Now let’s combine this algorithmic alchemy with the blooming volumes of data available to organisations, extrapolate this into the n’th dimensions with merger and acquisitions and operational memorandum’s of understanding that allow organisations to share and combine data, then the picture takes on an all to Orwellian perspective. A prospect too tempting to ignore for Governments amongst others, NSA (US National Security Agency) springs to mind for some reason!

Don’t get me wrong, Predictive Analysis has been around for as long as data has been complied and analysed with great corporate and social success and benefit. Logistics is a frequently quoted market sector that uses this with great accuracy to efficiently route deliveries saving fuel and increasing efficiency. The key point here being they are working within a controlled data scope albeit with huge data volumes.

The water starts to muddy as we move into the realms of Correlation Analysis. In summary Correlation Analysis finds random relationships in data. That by itself is nothing earth shattering, but when those relationships are multiplied up across huge volumes of mixed data they start to reveal occurrences of factors or attributes that do not directly relate to the original query this starts to get into the realms of probability theory. That being if A, B and C occur together, if there then appears an associated relationship with say P then X, Y and Z are likely. These associated factors or attributes become a ‘Proxy’ that when a particular variable appears would dictate a high probability of a certain outcome. This ‘Proxy’ or associated relationship takes on an altogether different class of data insight extrapolation and have all kinds of implications.

Applied within diligently defined data scopes these Proxies can be hugely insightful.

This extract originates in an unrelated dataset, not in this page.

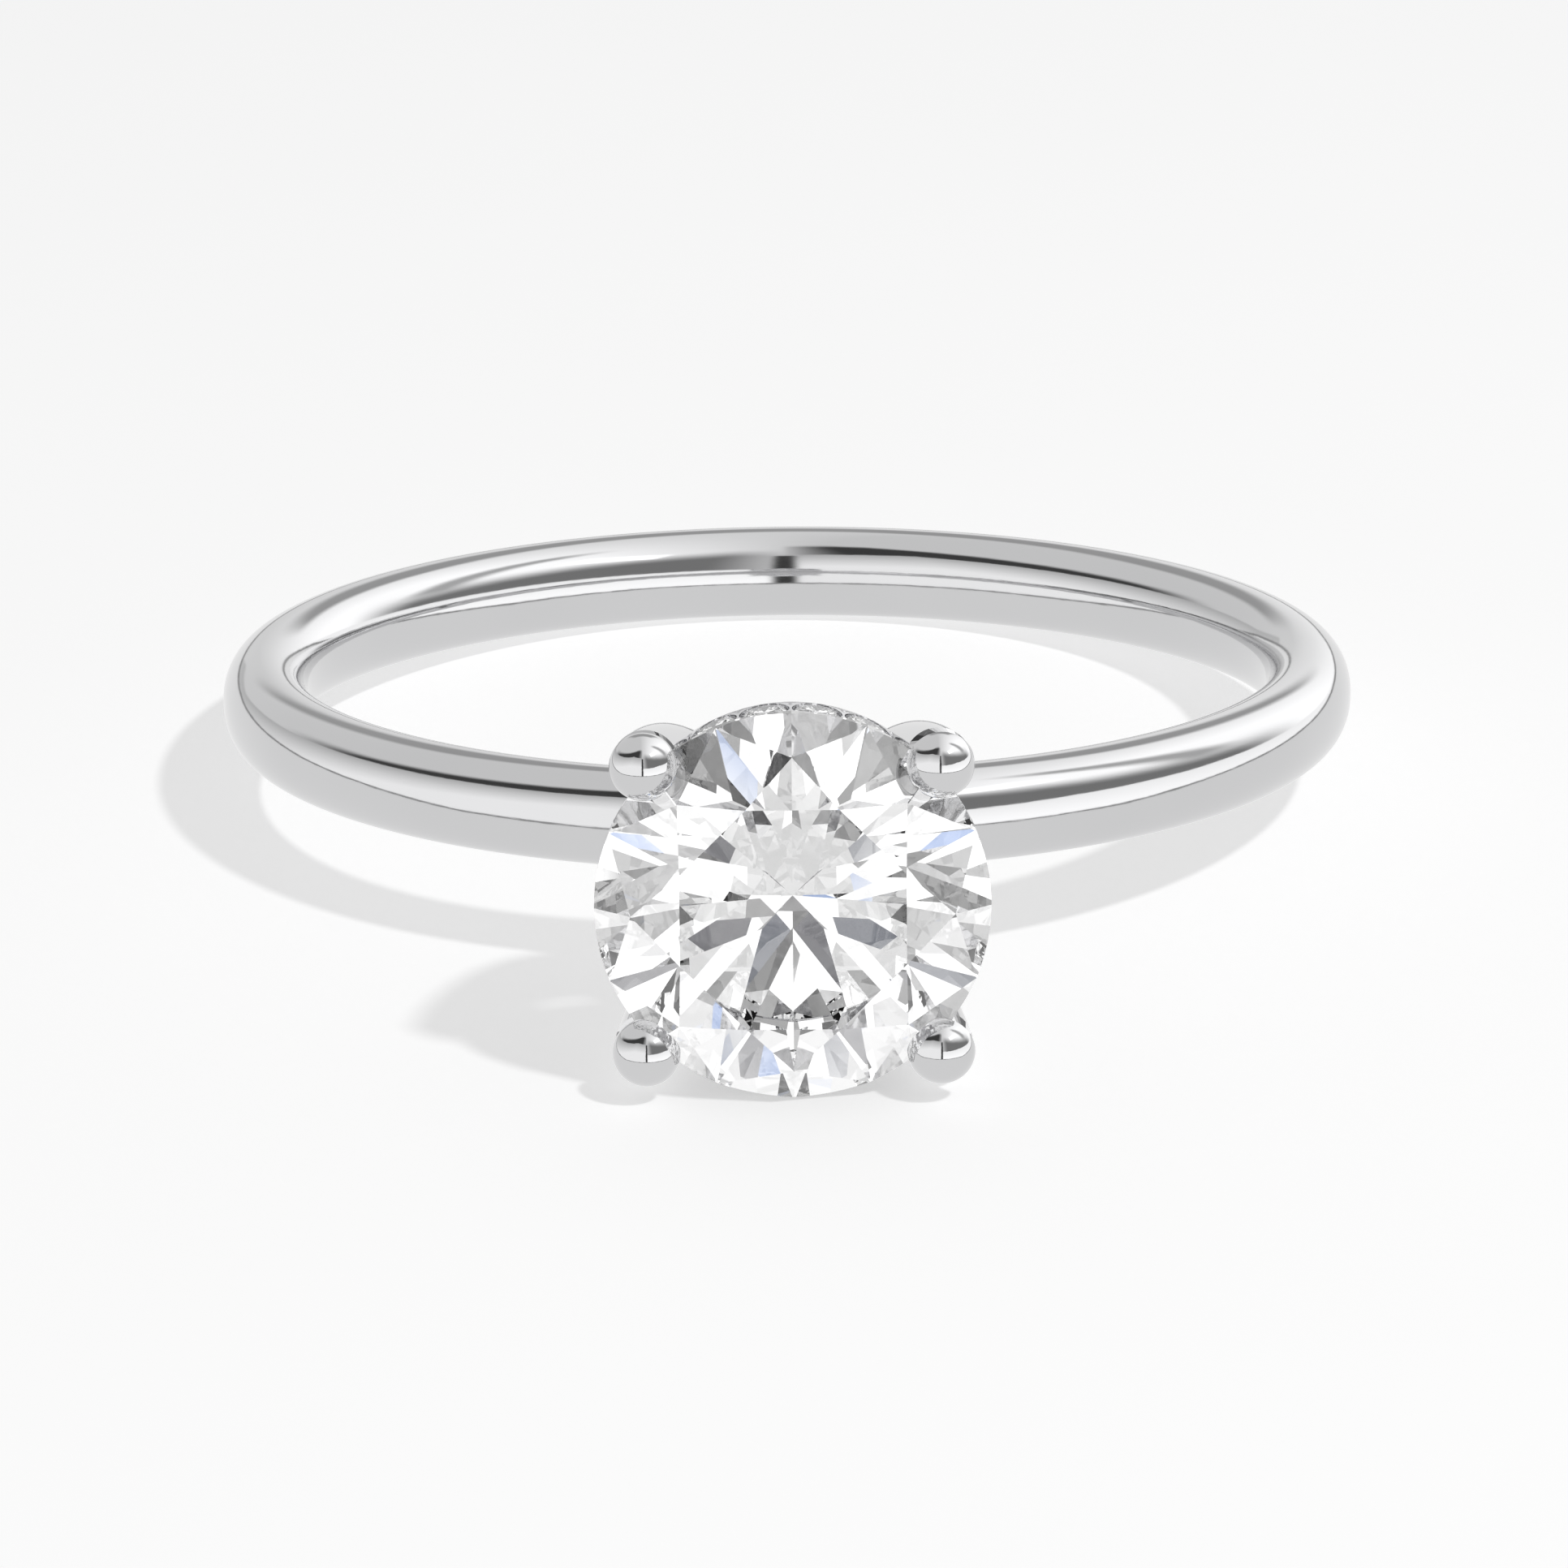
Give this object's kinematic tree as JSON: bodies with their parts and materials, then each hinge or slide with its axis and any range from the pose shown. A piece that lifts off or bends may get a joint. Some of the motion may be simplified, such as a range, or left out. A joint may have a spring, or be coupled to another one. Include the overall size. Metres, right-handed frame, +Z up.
{
  "type": "engagement ring",
  "caption": "Solitaire ring with a round brilliant in four ball-ended prongs, a hidden halo of small stones below it and a plain rounded band.",
  "frame": {"origin": "on the surface the ring lies on, under the middle of its bounding box", "axes": "+Z up from that surface; -Y is the side the centre stone faces, so +Y runs from the stone to the far end of the band; +X is to the right when looking at the stone"},
  "size_m": [0.0204, 0.026, 0.0065],
  "materials": {
    "band_gold": "rhodium-plated white gold, mirror polished",
    "head_gold": "rhodium-plated white gold, polished",
    "prong_gold": "rhodium-plated white gold, mirror polished",
    "centre_diamond": "colourless diamond, polished facets",
    "halo_diamond": "colourless diamond, polished facets"
  },
  "bodies": {
    "root": {"shank": "band_gold", "base_drum": "head_gold", "gallery_rail": "head_gold", "halo_collar": "head_gold", "prong_right_upper": "prong_gold", "prong_left_upper": "prong_gold", "prong_left_lower": "prong_gold", "prong_right_lower": "prong_gold", "centre_stone": "centre_diamond", "halo_stone_01": "halo_diamond", "halo_stone_02": "halo_diamond", "halo_stone_03": "halo_diamond", "halo_stone_04": "halo_diamond", "halo_stone_05": "halo_diamond", "halo_stone_06": "halo_diamond", "halo_stone_07": "halo_diamond", "halo_stone_08": "halo_diamond", "halo_stone_09": "halo_diamond", "halo_stone_10": "halo_diamond", "halo_stone_11": "halo_diamond", "halo_stone_12": "halo_diamond", "halo_stone_13": "halo_diamond", "halo_stone_14": "halo_diamond", "halo_stone_15": "halo_diamond", "halo_stone_16": "halo_diamond"}
  },
  "joints": []
}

Airlines for example use the monitoring of vibrational and operational outputs from indirect and imperceptibly associated parts of an airliner to predict part failures and optimise preventative maintenance procedures saving millions and raising safety standards in the process. This is achievable because the data sets are controlled in scope. The Correlation Analysis allows for Proxies to become consistent that help flag up the probability of an occurrence such as a part failure that would have been impossible to extrapolate from more rigid traditional algorithm programming techniques. Machine learning and AI techniques allow the man-made algorithms to ‘evolve’ and produce correlations that extend in scope and complexity beyond the capability of the original programmer or programming team. The algorithms themselves no longer recognisable as they become exponentially complex and interwoven.

As these algorithms become more exponential in their scope and complexity their output becomes almost impossible to validate. This drives an interpretative behavioural change from questioning Why and outcome has occurred, but simply accepting What is produced. In the context of the airline, the data is confined to the aircraft albeit down to the most innocuous vibration. But in the context of our Google Flu predictor example earlier the data knows no bounds. The consequences are therefore unpredictable and subject to unknown ‘currents’ of influence which means accepting blindly ‘What is produced’ and being unable to answer the Why, is a worrying regression as data influences more and more of our lives.

For example if middle class individual employed locally of A religion who shops at B supermarket and frequents C websites suddenly starts travelling internationally to x, y or z locations then there is a high probability that he is a terrorist. An extreme example where the travel ‘Proxy’ match with the A, B and C factors = a high probability that the individual could be a terrorist.

This is called the ‘Minority Report’ syndrome, where individuals are pre-judged on probability outputs from Big Data Correlation Analytics, and not on their actual actions. Such scenarios warn of a future where individuals are judged and found guilty NOT on their actual intent and actions but on probability. A frightening prospect, and real risk to freedom and liberty.

This is not far removed from what is already going on in reality. The Memphis Tennessee Police use an algorithm called CRUSH (Criminal Reduction Utilising Statistical History), to extrapolate from that Criminal Statistical History data the ‘probability’ of anti-social flare ups in certain parts of the city.

Then there is the pernicious Google PageRank, the closely guarded secret sauce of the Google search engine that impacts commercial destinies every time Google choses to tweak it.

If Big Data is to grow up it will need to subject itself to checks and balances like any other facet of our lives. Organisations need to be accountable for their decisions and Correlation Analysis of the type articulated above will require their algorithms to be transparent, organisations held accountable.

A good start here would be the Google PageRank algorithm. This I believe has now reached a point in its maturity curve when combined with the anti-trust practices of its owner (Google) that it requires independent auditing. In an ideal world I would hope to see Google adopt its Open Source approach and allow the IT community to vet the algorithm, after all RSA have done so with their encryption technology amongst many other organisations without too much loss of market share. In fact their openness has enhanced their credibility. I suspect not in this case. After all Google is little more than a search engine company and their only hold on value is the control they wield as the signpost and advertising hub of the Internet.

This is as you will be able to deduce not going to be straightforward, but then I suggest neither were many of the compliance and independent auditing practices we now regard as the norm when they were first postulated.